TASK REQUIREMENTS: Only the lines from the start of the material through the line containing "names for building" are to be extracted, exactly as they appear.

DATA SHOWN:

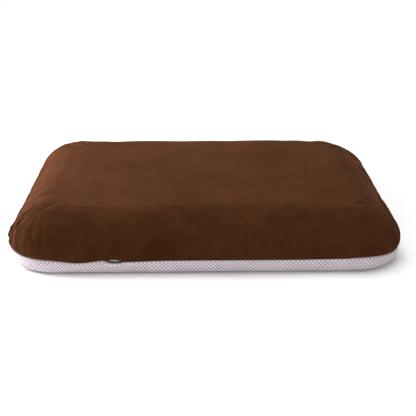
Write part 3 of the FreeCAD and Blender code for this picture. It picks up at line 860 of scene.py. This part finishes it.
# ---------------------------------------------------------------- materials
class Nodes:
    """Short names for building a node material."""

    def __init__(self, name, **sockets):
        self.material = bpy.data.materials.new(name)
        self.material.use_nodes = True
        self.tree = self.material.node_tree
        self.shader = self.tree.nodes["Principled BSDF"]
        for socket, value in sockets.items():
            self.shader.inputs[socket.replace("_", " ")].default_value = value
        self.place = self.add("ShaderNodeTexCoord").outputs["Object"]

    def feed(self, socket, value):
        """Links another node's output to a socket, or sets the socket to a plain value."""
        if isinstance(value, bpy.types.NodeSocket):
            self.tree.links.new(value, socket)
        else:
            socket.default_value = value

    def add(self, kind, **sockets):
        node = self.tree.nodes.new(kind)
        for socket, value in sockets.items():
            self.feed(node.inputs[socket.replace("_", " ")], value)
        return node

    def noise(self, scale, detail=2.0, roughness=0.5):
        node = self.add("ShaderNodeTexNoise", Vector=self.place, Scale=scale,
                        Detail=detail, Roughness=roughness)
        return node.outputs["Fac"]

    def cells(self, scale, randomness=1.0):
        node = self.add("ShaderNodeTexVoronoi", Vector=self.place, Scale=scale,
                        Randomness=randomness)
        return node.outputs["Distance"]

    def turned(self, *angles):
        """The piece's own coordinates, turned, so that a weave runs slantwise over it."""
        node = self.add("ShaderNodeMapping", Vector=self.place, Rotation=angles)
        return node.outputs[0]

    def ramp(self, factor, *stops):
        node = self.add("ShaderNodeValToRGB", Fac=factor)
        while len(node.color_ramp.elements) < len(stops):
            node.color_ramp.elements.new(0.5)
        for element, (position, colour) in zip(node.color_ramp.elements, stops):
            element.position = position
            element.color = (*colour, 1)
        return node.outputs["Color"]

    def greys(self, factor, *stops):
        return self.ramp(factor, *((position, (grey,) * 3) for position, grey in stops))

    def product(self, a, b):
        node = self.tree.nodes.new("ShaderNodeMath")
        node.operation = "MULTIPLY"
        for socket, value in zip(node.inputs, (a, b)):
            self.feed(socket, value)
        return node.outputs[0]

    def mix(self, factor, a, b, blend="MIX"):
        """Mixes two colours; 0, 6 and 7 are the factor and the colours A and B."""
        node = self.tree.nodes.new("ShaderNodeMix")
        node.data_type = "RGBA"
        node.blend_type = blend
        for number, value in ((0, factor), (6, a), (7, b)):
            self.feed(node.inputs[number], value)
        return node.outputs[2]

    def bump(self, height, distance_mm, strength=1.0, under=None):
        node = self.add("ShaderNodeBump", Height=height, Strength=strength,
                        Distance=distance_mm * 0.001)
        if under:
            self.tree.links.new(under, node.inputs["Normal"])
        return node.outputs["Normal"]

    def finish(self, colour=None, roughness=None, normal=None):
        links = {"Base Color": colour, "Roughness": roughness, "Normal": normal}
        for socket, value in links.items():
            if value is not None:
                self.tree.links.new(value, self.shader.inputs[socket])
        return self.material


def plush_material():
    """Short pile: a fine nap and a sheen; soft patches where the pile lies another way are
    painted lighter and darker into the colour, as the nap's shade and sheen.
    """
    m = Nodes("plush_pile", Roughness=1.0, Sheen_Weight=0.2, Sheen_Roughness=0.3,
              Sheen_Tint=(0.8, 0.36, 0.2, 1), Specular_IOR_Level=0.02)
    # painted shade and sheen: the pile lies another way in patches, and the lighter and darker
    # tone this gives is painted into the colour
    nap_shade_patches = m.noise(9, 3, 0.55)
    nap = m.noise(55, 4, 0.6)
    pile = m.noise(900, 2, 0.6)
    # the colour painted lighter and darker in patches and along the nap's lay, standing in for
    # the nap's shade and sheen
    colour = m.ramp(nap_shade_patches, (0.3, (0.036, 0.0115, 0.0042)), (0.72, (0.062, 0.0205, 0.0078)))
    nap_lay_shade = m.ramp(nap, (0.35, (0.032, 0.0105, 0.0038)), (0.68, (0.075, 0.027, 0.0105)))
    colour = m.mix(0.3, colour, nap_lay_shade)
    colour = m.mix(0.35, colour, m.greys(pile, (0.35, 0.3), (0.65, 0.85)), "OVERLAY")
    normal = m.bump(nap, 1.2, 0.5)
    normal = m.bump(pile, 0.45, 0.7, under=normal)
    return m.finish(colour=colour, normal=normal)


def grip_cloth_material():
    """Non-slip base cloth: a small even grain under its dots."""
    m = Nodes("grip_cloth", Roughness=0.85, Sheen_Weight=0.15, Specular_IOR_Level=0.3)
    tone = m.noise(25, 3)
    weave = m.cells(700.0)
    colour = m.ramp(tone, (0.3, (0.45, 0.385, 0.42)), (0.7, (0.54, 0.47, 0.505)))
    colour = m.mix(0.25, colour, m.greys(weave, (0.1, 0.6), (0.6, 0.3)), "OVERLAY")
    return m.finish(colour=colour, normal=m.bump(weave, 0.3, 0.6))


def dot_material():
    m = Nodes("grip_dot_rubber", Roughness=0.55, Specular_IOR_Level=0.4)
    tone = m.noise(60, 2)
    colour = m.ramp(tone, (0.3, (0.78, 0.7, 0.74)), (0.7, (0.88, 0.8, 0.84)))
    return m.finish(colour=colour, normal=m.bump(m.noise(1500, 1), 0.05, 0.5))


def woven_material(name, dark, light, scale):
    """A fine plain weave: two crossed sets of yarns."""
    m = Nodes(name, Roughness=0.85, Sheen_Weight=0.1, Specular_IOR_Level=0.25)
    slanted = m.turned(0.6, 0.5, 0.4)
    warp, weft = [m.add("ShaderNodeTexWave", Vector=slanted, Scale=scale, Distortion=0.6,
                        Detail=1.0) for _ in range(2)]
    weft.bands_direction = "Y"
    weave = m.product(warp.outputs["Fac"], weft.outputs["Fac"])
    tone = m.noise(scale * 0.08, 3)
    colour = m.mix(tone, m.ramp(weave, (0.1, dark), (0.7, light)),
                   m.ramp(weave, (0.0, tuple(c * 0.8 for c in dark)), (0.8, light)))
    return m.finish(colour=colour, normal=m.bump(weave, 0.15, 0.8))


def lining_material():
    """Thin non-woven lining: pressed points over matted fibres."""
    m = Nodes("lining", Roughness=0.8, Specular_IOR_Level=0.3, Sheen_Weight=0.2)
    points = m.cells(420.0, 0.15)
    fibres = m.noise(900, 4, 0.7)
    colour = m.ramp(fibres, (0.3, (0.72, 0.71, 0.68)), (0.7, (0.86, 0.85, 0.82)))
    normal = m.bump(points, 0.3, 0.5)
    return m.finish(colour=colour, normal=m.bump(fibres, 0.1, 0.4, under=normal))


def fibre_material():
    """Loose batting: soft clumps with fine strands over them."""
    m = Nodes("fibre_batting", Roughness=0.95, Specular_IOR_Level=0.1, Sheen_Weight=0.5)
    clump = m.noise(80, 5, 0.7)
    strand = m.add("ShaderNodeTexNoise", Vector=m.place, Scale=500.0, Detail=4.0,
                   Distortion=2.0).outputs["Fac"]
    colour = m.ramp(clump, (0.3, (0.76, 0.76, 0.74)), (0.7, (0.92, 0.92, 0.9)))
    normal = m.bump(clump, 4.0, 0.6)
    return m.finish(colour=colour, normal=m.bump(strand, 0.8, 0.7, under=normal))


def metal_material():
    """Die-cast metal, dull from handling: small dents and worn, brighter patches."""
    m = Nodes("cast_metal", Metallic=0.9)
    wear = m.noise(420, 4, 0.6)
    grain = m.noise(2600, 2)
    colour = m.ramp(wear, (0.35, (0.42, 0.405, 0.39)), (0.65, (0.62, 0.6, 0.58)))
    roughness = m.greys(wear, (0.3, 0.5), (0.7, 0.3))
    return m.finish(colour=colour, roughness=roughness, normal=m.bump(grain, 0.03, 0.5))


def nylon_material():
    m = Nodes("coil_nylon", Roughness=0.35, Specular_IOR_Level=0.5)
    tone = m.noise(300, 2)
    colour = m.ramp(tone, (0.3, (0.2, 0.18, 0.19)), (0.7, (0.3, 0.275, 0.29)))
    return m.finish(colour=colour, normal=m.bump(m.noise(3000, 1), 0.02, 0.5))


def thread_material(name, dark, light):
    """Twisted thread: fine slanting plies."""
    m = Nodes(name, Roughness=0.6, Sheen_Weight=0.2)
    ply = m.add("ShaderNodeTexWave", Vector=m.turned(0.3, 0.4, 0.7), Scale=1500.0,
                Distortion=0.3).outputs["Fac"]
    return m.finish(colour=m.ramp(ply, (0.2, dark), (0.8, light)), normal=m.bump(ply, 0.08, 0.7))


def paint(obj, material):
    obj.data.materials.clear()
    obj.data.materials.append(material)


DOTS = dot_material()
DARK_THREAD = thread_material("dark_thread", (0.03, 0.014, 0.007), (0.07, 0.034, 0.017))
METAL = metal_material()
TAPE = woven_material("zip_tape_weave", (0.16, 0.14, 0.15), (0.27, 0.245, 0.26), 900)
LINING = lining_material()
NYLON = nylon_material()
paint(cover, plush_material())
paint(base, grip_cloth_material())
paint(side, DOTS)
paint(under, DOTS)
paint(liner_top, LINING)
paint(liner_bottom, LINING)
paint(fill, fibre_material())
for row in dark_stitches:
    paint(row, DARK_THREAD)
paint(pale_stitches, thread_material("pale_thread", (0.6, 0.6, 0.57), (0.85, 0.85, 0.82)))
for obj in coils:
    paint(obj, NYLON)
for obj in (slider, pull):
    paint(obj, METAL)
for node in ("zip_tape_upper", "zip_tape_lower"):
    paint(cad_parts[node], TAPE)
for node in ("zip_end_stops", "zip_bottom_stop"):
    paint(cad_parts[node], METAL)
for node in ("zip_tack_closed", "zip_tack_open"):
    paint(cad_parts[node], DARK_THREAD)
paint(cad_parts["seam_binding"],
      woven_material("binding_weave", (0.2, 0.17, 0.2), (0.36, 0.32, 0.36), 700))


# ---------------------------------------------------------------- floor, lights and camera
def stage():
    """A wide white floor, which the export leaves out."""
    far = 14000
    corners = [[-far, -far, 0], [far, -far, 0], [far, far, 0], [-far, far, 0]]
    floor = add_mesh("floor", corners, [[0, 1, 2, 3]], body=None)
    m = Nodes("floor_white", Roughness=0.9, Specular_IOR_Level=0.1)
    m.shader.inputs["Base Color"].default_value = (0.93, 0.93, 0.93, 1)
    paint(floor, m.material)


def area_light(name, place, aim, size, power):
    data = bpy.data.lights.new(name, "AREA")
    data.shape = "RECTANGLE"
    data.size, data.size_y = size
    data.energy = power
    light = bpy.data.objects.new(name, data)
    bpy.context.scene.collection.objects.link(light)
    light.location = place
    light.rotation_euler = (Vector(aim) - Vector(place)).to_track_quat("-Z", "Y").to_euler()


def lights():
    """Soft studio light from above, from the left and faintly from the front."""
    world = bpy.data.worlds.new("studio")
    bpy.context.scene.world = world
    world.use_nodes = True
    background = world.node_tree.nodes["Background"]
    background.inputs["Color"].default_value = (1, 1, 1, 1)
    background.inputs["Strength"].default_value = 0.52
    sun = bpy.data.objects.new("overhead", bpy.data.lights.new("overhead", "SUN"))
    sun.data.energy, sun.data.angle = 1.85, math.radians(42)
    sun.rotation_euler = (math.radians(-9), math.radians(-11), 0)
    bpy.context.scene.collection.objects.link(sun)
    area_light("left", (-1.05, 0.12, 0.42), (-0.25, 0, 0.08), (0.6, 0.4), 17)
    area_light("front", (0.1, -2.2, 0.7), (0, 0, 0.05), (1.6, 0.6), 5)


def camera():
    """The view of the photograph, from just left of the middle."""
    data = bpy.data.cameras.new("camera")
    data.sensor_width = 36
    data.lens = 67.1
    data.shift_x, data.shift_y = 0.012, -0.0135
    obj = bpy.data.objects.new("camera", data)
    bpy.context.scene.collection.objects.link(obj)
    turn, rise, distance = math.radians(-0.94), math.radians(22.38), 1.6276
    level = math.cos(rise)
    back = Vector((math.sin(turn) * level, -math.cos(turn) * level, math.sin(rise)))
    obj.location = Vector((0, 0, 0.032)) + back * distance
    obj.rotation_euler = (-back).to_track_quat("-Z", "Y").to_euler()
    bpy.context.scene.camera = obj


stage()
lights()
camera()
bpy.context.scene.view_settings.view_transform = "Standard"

ANSWER:
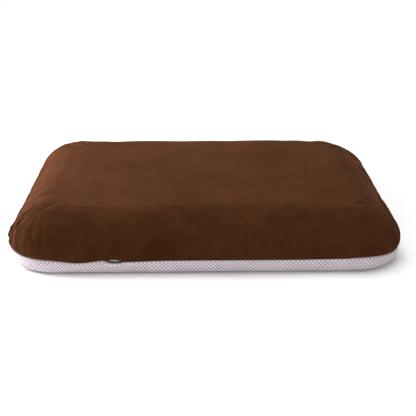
Write part 3 of the FreeCAD and Blender code for this picture. It picks up at line 860 of scene.py. This part finishes it.
# ---------------------------------------------------------------- materials
class Nodes:
    """Short names for building a node material."""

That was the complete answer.